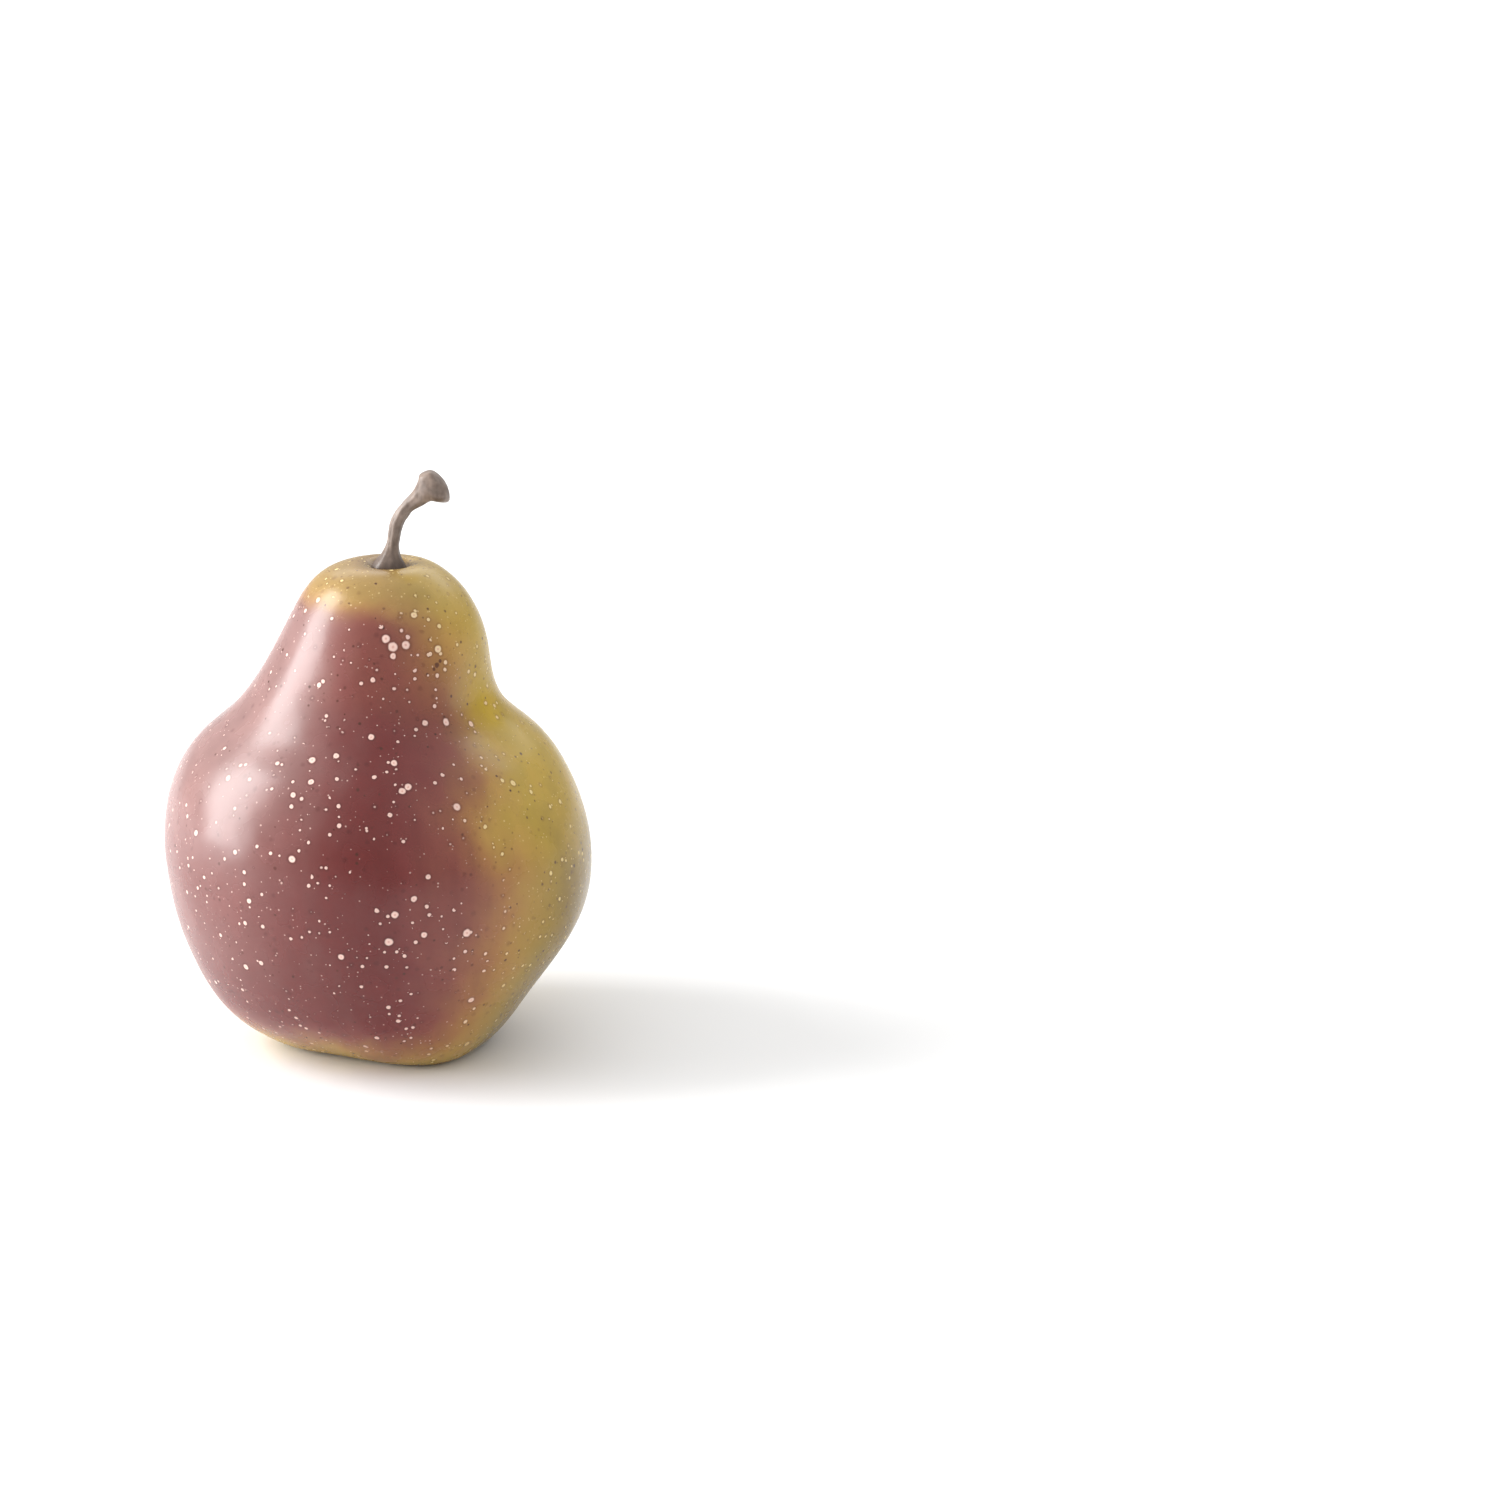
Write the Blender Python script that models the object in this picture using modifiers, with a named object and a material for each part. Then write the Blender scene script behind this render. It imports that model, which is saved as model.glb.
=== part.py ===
"""A blushed dessert pear standing on its eye end, at its real size.

Three pieces: the fruit, grown as one solid, the woody stem in the hollow on
top, and the dried calyx in the eye basin underneath. Metres, +Z up. The origin
is under the middle of the fruit, on the surface that it stands on.
"""

import math
import random

import bmesh
import bpy
import numpy as np

MM = 0.001

# The fruit from the eye basin up to the stem hollow. Each line is a height,
# the reach to the left and the reach to the right, in millimetres.
FRUIT_OUTLINE = (
    (6.5, 0.0, 0.0),  # floor of the eye basin
    (5.6, 4.0, 4.0),
    (2.6, 8.4, 8.4),  # wall of the basin
    (0.1, 11.2, 11.2),
    (-0.4, 13.0, 14.0),  # ring that the pear stands on
    (4.0, 24.5, 23.0),
    (12.5, 32.0, 29.5),
    (24.0, 36.5, 37.0),
    (36.5, 38.5, 38.5),  # belly, the widest place
    (48.0, 37.0, 35.5),
    (56.0, 32.5, 30.5),  # shoulder
    (61.0, 27.0, 25.0),
    (63.5, 24.5, 23.0),  # crease between belly and neck
    (73.5, 18.0, 20.5),  # neck
    (82.0, 13.5, 17.5),
    (87.5, 8.5, 12.5),
    (89.0, 3.0, 8.5),  # rim of the stem hollow
    (88.3, -3.1, 3.1),  # floor of the hollow, right of the belly's middle
)
DEPTH_SHARE = 0.96  # front to back, against left to right

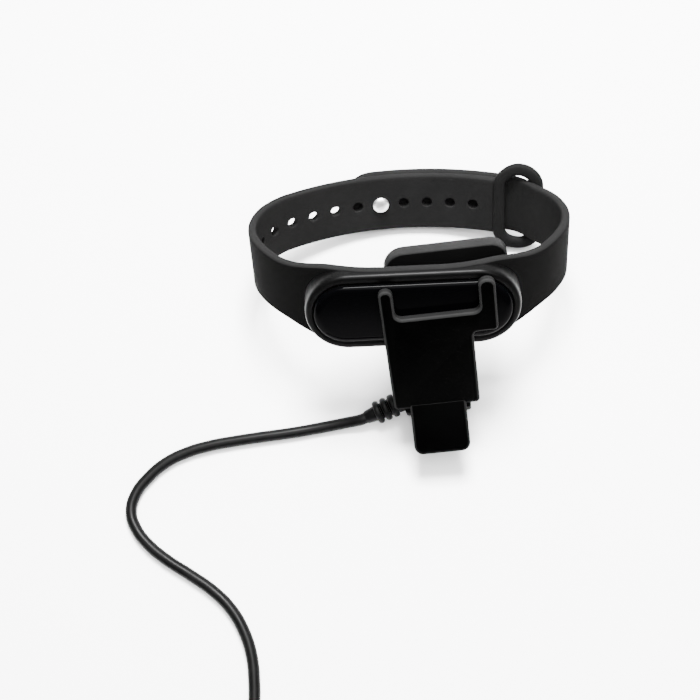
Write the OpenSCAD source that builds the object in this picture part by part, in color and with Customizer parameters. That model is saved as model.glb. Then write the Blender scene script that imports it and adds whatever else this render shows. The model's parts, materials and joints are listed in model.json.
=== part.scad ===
// Fitness tracker band with its clip-on charger and lead.
// Wrist loop frame: X to the right, Y towards the back of the loop, Z along the loop's axis,
// with the strap's middle surface at Y = 0 in front. in_row() lays that frame on the table.

/* [Strap] */
// Thickness of the strap
strap_t = 2; // [1.8:0.1:2]
// Width of the strap beside the tracker
wide_front = 20.8; // [20.6:0.2:22]
// Width of the strap round the wrist
wide_back = 15.4; // [15:0.2:16]
// Half length of the straight front
front_flat = 6.4; // [6:0.2:7]
// Radius of the curve beside the tracker
front_r = 32.7; // [32:0.1:33.4]
// Angle of the curve beside the tracker
front_turn = 65; // [64:0.5:66]
// Radius at the sides of the wrist
side_r = 15.6; // [15:0.2:16]
// Angle of the curve at the sides of the wrist
side_turn = 86; // [85:0.5:87]
// Radius of a size hole
hole_r = 1.3; // [1.2:0.05:1.35]
// Distance between size holes
hole_pitch = 6; // [5.6:0.2:6]
// Place of the fastened hole, along the strap from the middle of the back
stud_at = -6.6; // [-7:0.2:-6]
// Distance between the two layers of the fastened strap
layer_step = 2.2; // [2.1:0.05:2.4]

/* [Tracker] */
// Length of the tracker
pod_l = 46.9; // [46:0.1:47.2]
// Height of the tracker across the strap
pod_h = 17.9; // [17.6:0.1:18]
// Depth of the tracker's front face in front of the strap
glass_y = 3.2; // [3:0.1:3.4]
// Place of the tracker's back face
pod_back = 8.8; // [8.6:0.1:8.8]
// Wall of the tracker's housings
pod_wall = 1; // [0.8:0.1:1.1]

/* [Charging clip] */
// Distance of the clip to the right of the tracker's middle
clip_x = 4; // [3.6:0.1:4.2]
// Angle at which the clip sits on the tracker
clip_roll = 4.5; // [0:0.5:5]
// Thickness of the front jaw
jaw_t = 2.2; // [2:0.1:2.2]
// Radius of the hinge pin
pin_r = 1; // [0.8:0.1:1]
// Clearance round the hinge pin in the jaw's ears
pin_gap = 0.05; // [0.03:0.01:0.08]
// Length of the thumb tab
tab_l = 12; // [10:0.5:12]
// Forward lean of the thumb tab
tab_lean = 30; // [24:1:34]
// Distance between the two charging pins
contact_pitch = 7; // [6:0.5:7]

/* [Lead] */
// Diameter of the lead
cord_d = 2.8; // [2.8:0.1:2.8]
// Diameter of the coil across the middle of its turns
coil_d = 31; // [31:1:31]

/* [Hidden] */
$fn = 48;

// How the band leans on the table, and how far it is moved to stand in the middle
tilt = 32;
row_y = -9.5;

// Lengths along half of the loop
turned = front_turn + side_turn;
side_x = front_flat + front_r*sin(front_turn);
side_y = front_r*(1 - cos(front_turn));
back_x = side_x + side_r*(sin(turned) - sin(front_turn));
back_y = side_y + side_r*(cos(front_turn) - cos(turned));
back_r = back_x/sin(turned);
front_len = front_r*front_turn*PI/180;
side_len = side_r*side_turn*PI/180;
back_len = back_r*(180 - turned)*PI/180;
half_loop = front_flat + front_len + side_len + back_len;
far_y = back_y + back_r*(1 + cos(turned)) + layer_step + strap_t/2;
row_z = far_y*sin(tilt) + wide_back/2*cos(tilt);

// Ends of the strap, as distances from the middle of the back
holed_end = 25.5;
tail_end = -16;
shift_from = 35;
shift_to = 27;
taper_in = 17.4;
taper_out = 31;
first_hole = -6;
last_hole = 4;

// Keeper hoop on the end of the holed strap
hoop_at = [28.1, 41.15, 0];
hoop_turn = -14;
hoop_w = 12.4;
hoop_h = 24.2;
hoop_open_w = 6.2;
hoop_open_h = 18.4;
hoop_t = 2.2;

// Cradle round the tracker
lip_y = -2.2;
lip_t = 1.3;
cradle_back = 9;
cradle_l = pod_l + 1.8;
cradle_h = pod_h + 2.1;
lip_open_l = pod_l - 1.7;
lip_open_h = pod_h - 2.5;
pod_gap = 0.1;

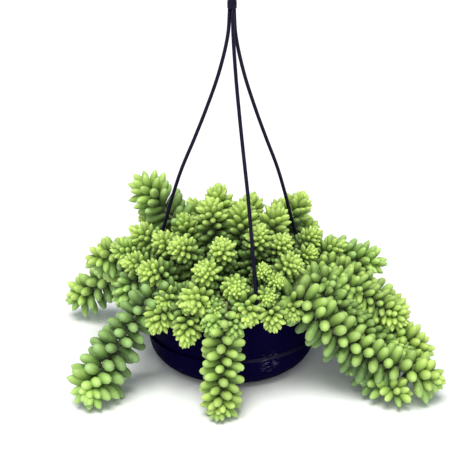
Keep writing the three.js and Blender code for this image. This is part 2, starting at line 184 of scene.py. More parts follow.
----
# THE REQUEST
Look above for the line that contains "Write the OpenSCAD". Starting there, transcribe every line exactly until you have copied the line that contains "on the table.".

# RESPONSE BELOW
Write the OpenSCAD source that builds the object in this picture part by part, in color and with Customizer parameters. That model is saved as model.glb. Then write the Blender scene script that imports it and adds whatever else this render shows. The model's parts, materials and joints are listed in model.json.
=== part.scad ===
// Fitness tracker band with its clip-on charger and lead.
// Wrist loop frame: X to the right, Y towards the back of the loop, Z along the loop's axis,
// with the strap's middle surface at Y = 0 in front. in_row() lays that frame on the table.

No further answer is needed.